__Work to complete__: Output the data that follows exactly, line for line.

>> begin

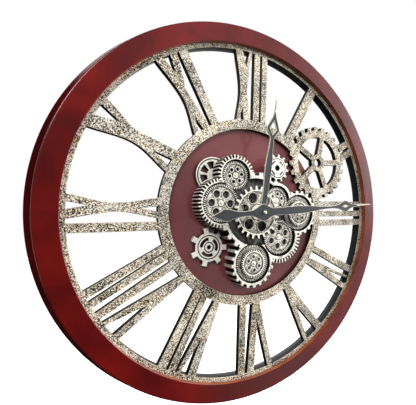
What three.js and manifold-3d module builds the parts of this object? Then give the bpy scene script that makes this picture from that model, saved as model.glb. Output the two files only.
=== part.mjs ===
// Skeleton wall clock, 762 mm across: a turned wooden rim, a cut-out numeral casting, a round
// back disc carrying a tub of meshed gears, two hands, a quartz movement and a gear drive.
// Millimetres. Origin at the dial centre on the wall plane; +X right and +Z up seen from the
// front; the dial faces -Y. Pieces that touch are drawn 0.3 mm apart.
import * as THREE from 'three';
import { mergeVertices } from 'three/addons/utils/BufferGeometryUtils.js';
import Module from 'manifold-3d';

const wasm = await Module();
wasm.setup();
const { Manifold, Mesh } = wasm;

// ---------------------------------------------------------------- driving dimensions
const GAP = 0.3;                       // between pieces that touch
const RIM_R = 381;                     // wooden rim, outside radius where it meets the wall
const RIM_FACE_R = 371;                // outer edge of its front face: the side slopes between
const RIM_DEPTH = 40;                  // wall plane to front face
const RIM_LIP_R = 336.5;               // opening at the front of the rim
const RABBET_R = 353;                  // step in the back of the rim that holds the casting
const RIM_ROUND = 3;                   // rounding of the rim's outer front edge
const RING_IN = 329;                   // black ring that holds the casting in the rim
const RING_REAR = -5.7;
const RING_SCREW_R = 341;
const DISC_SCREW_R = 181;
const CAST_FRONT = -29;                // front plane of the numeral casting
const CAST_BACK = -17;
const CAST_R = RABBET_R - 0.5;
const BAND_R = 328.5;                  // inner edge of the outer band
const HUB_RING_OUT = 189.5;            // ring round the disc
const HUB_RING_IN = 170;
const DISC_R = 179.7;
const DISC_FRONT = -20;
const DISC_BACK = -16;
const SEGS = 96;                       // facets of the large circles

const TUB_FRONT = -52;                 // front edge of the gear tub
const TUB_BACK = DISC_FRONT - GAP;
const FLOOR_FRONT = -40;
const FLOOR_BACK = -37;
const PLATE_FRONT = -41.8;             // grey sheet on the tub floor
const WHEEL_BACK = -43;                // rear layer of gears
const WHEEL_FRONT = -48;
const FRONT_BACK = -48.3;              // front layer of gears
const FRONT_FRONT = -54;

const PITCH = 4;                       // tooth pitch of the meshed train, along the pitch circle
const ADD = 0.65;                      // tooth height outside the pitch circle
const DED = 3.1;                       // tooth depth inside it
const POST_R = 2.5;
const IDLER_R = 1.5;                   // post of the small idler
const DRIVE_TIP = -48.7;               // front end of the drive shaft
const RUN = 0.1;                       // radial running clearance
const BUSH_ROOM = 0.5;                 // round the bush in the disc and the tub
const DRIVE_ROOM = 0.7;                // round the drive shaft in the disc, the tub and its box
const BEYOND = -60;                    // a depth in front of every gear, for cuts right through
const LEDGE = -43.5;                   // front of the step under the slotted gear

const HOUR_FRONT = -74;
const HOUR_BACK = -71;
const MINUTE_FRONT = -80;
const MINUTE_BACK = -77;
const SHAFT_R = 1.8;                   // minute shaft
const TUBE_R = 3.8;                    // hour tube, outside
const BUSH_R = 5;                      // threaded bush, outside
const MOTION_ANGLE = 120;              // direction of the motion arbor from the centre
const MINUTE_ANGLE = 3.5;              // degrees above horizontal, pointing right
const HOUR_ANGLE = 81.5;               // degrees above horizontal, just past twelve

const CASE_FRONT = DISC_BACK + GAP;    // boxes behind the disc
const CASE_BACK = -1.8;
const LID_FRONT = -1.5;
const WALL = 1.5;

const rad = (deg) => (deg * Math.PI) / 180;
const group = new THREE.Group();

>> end

__Answer__:
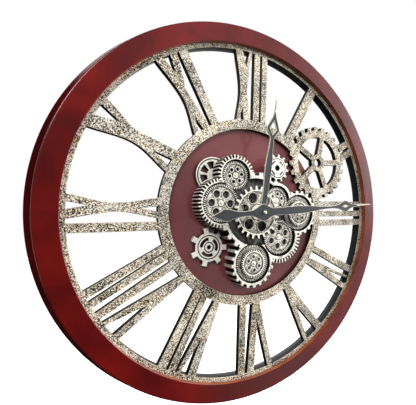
What three.js and manifold-3d module builds the parts of this object? Then give the bpy scene script that makes this picture from that model, saved as model.glb. Output the two files only.
=== part.mjs ===
// Skeleton wall clock, 762 mm across: a turned wooden rim, a cut-out numeral casting, a round
// back disc carrying a tub of meshed gears, two hands, a quartz movement and a gear drive.
// Millimetres. Origin at the dial centre on the wall plane; +X right and +Z up seen from the
// front; the dial faces -Y. Pieces that touch are drawn 0.3 mm apart.
import * as THREE from 'three';
import { mergeVertices } from 'three/addons/utils/BufferGeometryUtils.js';
import Module from 'manifold-3d';

const wasm = await Module();
wasm.setup();
const { Manifold, Mesh } = wasm;

// ---------------------------------------------------------------- driving dimensions
const GAP = 0.3;                       // between pieces that touch
const RIM_R = 381;                     // wooden rim, outside radius where it meets the wall
const RIM_FACE_R = 371;                // outer edge of its front face: the side slopes between
const RIM_DEPTH = 40;                  // wall plane to front face
const RIM_LIP_R = 336.5;               // opening at the front of the rim
const RABBET_R = 353;                  // step in the back of the rim that holds the casting
const RIM_ROUND = 3;                   // rounding of the rim's outer front edge
const RING_IN = 329;                   // black ring that holds the casting in the rim
const RING_REAR = -5.7;
const RING_SCREW_R = 341;
const DISC_SCREW_R = 181;
const CAST_FRONT = -29;                // front plane of the numeral casting
const CAST_BACK = -17;
const CAST_R = RABBET_R - 0.5;
const BAND_R = 328.5;                  // inner edge of the outer band
const HUB_RING_OUT = 189.5;            // ring round the disc
const HUB_RING_IN = 170;
const DISC_R = 179.7;
const DISC_FRONT = -20;
const DISC_BACK = -16;
const SEGS = 96;                       // facets of the large circles

const TUB_FRONT = -52;                 // front edge of the gear tub
const TUB_BACK = DISC_FRONT - GAP;
const FLOOR_FRONT = -40;
const FLOOR_BACK = -37;
const PLATE_FRONT = -41.8;             // grey sheet on the tub floor
const WHEEL_BACK = -43;                // rear layer of gears
const WHEEL_FRONT = -48;
const FRONT_BACK = -48.3;              // front layer of gears
const FRONT_FRONT = -54;

const PITCH = 4;                       // tooth pitch of the meshed train, along the pitch circle
const ADD = 0.65;                      // tooth height outside the pitch circle
const DED = 3.1;                       // tooth depth inside it
const POST_R = 2.5;
const IDLER_R = 1.5;                   // post of the small idler
const DRIVE_TIP = -48.7;               // front end of the drive shaft
const RUN = 0.1;                       // radial running clearance
const BUSH_ROOM = 0.5;                 // round the bush in the disc and the tub
const DRIVE_ROOM = 0.7;                // round the drive shaft in the disc, the tub and its box
const BEYOND = -60;                    // a depth in front of every gear, for cuts right through
const LEDGE = -43.5;                   // front of the step under the slotted gear

const HOUR_FRONT = -74;
const HOUR_BACK = -71;
const MINUTE_FRONT = -80;
const MINUTE_BACK = -77;
const SHAFT_R = 1.8;                   // minute shaft
const TUBE_R = 3.8;                    // hour tube, outside
const BUSH_R = 5;                      // threaded bush, outside
const MOTION_ANGLE = 120;              // direction of the motion arbor from the centre
const MINUTE_ANGLE = 3.5;              // degrees above horizontal, pointing right
const HOUR_ANGLE = 81.5;               // degrees above horizontal, just past twelve

const CASE_FRONT = DISC_BACK + GAP;    // boxes behind the disc
const CASE_BACK = -1.8;
const LID_FRONT = -1.5;
const WALL = 1.5;

const rad = (deg) => (deg * Math.PI) / 180;
const group = new THREE.Group();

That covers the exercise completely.